I compiled the statically linked library (LLRP for Impinj RFID Readers) just before, directly on the machine where the code is executed and i also just recompiled the whole program on the same machine, so I don't think it's a mismatch between the binary code on the remote machine and the code in the IDE.

The same code did work before, but now it's running on a different platform (on a Raspberry Pi instead of an Alix-board and on Raspbian instead of Ubuntu).

Update: I have been investigating this problem further today and i found that the problem occurs here (slightly changed to the code in the animation but the problem is the same):

::LLRP::CReaderEventNotificationData *p_msg_ren_d = ((::LLRP::CREADER_EVENT_NOTIFICATION *) p_msg)->getReaderEventNotificationData();

if (p_msg_ren_d == NULL)
{
    delete p_connection;
    delete p_msg;
    this->_fail("Invalid response from reader (1).");
     return;
}

This is the disassembly at the point where the method gets called (I'm compiling with -O0): (comments by me, with what i think is going on)

=> 0x001ee394 <+576>:   ldr r0, [r11, #-24] ; 0xffffffe8                    "Load address of p_msg into r0"
   0x001ee398 <+580>:   bl  0x1f0658 <LLRP::CREADER_EVENT_NOTIFICATION::getReaderEventNotificationData()> "call getReaderEventNotificationData"
   0x001ee39c <+584>:   str r0, [r11, #-28] ; 0xffffffe4                    "store r0 on the stack at sp-28"
   0x001ee3a0 <+588>:   ldr r3, [r11, #-28] ; 0xffffffe4                    "load sp-28 into r3"
   0x001ee3a4 <+592>:   cmp r3, #0                                          "check if rd is NULL"

Here is the c++ code and disassembly of the method that gets called (p_msg->getReaderEventNotificationData()):

inline CReaderEventNotificationData *
getReaderEventNotificationData (void)
{
    return m_pReaderEventNotificationData;
}
   0x001f0658 <+0>:     push    {r11}       ; (str r11, [sp, #-4]!) "save r11"
   0x001f065c <+4>:     add r11, sp, #0                             "save sp in r11"
   0x001f0660 <+8>:     sub sp, sp, #12                             "decrement sp by 12"
   0x001f0664 <+12>:    str r0, [r11, #-8]                          "store r0 on the stack at sp-8"
=> 0x001f0668 <+16>:    ldr r3, [r11, #-8]                          "load sp-8 into r3"
   0x001f066c <+20>:    ldr r3, [r3, #24]                           "load r3+24 into r3 THIS IS WRONG!"
                                                                    "m_pReaderEventNotificationData is at offset 28 not 24"
   0x001f0670 <+24>:    mov r0, r3                                  "move r3 into r0 as the return value"
   0x001f0674 <+28>:    add sp, r11, #0                             "restore sp"
   0x001f0678 <+32>:    pop {r11}       ; (ldr r11, [sp], #4)       "restore r11"
   0x001f067c <+36>:    bx  lr                                      "return"

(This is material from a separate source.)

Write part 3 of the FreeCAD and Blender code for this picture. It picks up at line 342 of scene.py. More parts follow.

If i take a look at the momory at the address p_msg, this is what it looks like:

0x69405de8: 0x002bcbf8  0x002b8774  0x00000000  0x69408200
0x69405df8: 0x69408200  0x5c5a5b1a  0x00000000  0x6940ed90
0x69405e08: 0x00000028  0x0000012d  0x694035f0  0x694007c8

So at offset 24, it's actually 0x00000000 and that's what returned by the method. But The correct value that should be returned is actually at offset 28 (0x6940ed90)

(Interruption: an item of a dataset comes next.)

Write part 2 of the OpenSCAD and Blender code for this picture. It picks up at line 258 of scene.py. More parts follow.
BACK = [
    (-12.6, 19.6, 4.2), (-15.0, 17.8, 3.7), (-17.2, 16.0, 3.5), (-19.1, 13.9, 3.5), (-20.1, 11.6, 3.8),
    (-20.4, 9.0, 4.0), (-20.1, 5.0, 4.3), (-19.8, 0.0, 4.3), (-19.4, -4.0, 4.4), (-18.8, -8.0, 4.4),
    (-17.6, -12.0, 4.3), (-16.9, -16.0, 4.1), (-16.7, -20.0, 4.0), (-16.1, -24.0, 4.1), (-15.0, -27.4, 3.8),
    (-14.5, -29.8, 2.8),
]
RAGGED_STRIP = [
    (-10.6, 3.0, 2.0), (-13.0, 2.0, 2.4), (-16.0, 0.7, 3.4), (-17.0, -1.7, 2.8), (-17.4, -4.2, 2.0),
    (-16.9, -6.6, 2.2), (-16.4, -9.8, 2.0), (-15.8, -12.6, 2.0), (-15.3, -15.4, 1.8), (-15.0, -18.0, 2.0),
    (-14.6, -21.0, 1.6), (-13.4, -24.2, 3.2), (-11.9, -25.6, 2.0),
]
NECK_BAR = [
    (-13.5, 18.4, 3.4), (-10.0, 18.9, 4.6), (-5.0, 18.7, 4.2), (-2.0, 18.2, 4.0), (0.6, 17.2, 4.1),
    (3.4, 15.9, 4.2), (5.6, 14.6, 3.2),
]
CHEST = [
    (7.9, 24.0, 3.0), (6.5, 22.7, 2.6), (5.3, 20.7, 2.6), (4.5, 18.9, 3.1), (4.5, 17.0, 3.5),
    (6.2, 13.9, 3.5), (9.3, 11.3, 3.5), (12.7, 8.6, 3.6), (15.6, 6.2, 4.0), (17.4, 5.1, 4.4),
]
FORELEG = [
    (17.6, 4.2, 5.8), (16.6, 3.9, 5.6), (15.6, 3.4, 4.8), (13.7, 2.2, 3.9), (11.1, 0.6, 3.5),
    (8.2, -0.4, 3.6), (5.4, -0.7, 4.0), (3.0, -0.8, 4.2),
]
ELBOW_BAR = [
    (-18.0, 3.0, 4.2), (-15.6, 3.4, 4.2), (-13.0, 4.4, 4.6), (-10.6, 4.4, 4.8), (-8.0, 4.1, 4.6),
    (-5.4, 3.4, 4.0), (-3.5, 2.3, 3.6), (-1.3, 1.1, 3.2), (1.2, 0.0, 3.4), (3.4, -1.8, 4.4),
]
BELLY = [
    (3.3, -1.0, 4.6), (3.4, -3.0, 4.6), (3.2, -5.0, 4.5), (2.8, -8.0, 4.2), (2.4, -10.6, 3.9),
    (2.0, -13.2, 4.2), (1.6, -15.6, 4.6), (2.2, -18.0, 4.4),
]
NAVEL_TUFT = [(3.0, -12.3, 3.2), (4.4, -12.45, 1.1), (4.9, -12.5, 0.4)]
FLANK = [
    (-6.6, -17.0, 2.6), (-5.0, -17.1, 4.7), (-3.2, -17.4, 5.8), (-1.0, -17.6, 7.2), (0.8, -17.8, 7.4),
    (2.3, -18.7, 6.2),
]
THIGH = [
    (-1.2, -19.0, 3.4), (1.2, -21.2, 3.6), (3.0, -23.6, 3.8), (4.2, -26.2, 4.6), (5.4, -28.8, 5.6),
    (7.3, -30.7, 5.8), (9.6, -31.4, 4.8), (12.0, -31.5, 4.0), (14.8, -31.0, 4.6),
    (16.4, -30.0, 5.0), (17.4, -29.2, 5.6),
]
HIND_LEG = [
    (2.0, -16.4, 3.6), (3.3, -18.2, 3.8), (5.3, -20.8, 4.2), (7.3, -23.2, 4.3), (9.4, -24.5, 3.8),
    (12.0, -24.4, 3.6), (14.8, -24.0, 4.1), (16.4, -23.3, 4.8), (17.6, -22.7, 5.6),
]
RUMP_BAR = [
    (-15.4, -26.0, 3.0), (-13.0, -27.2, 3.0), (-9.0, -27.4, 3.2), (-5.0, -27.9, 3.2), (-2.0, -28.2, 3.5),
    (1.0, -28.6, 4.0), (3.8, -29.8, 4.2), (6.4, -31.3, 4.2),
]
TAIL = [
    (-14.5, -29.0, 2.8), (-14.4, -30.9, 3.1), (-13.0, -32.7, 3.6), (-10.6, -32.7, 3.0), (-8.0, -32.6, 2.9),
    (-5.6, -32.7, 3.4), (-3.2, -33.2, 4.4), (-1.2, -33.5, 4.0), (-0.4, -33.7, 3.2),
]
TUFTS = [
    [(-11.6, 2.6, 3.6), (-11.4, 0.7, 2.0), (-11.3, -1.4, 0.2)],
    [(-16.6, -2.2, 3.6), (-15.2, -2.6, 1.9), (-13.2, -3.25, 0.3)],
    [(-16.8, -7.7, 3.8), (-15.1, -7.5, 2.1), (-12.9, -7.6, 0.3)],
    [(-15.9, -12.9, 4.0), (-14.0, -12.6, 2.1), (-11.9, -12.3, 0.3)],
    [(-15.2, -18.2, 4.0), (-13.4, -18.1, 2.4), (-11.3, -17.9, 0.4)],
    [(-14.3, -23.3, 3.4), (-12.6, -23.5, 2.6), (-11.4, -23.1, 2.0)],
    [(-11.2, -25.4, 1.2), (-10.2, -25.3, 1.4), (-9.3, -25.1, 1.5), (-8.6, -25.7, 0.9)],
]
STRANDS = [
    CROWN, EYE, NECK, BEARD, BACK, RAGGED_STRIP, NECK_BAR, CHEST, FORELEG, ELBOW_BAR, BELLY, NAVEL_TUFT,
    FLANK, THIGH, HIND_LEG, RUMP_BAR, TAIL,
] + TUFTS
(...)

Is this a compiler problem? Or some 64 bit thing?

This is the compiler version btw: gcc version 8.3.0 (Raspbian 8.3.0-6+rpi1)


Solution

  • What could cause this problem?

    The most likely cause is that you've compiled your code with optimization, and are getting confused. Does the program proceed to report invalid response from reader, or does it actually continue to line 181.

    If the latter, see this answer.

    If the program really does go to execute line 179, then it is likely that your compiler has miscompiled your program (you'll need to disassemble the code to be sure).

    In that case, trying different compiler versions, disabling optimizations for a particular function or file, changing optimization levels, etc. etc. may let you work around the compiler bug.

    Update:

    The program does report the invalid response from reader, so it is actually called. I spent all afternoon investigating this again and at this point i believe it's a compiler error. In the disassembly i can see that it tries to load the value of m_pReaderEventNotificationData from the object-address+24 (ldr r3, [r3, #24]) but if i view the memory, at this offset is actually 0x000000. The real value that it should return is at offset #28 instead of #24.

    This is actually a very common problem, usually stemming from an ODR violation or an incomplete rebuilt.

    Suppose you have two object files: foo.o and bar.o, and also define

    const int NUM_X = 6;
    struct Bar {
      int m_x[NUM_X];
      void *m_p;
      void *Fn() { return m_p;}
    };
    

    Given above, Fn() will return *(this + 24), and this offset will be compiled into both object files.

    Now you change NUM_X from 6 to 7, and rebuild foo.o but not bar.o. Fn inside bar.o will still return *(this +24), but it should return *(this + 28) (assuming 32-bit binary).

    Similar behavior could happen if struct Bar is defined differently in foo.cc and bar.cc (ODR violation).

    Update 2:

    I deleted all traces of the library from the disk and recompiled the .a file and reinstalled the library and the headers. I also tried to recompile the program when the lib was not present and got a linker error so it's definitely not using another version of the lib that i don't know about... I also deleted the complete build of the program and fully recompiled it... But it's still the same behavior..

    You should verify that both files involved see the same definition of CREADER_EVENT_NOTIFICATION. Best to capture preprocessed files and compare the definition there (this is what the compiler actually sees). Be sure to use the exact compilation commands you used to build the library and the application.

    One sneaky way ODR violations can creep in is if the #defines in effect when building the library and the application are different. For example, consider this code:

    #ifdef NUM_XX
    const int NUM_X = NUM_XX;
    #else
    const int NUM_X = 6;
    #endif
    
    struct Bar {
      int m_x[NUM_X];
      void *m_p;
      void *Fn() { return m_p;}
    };
    

    Now compile foo.cc with -DNUM_XX=7 and bar.cc without it, and you've got an ODR violation.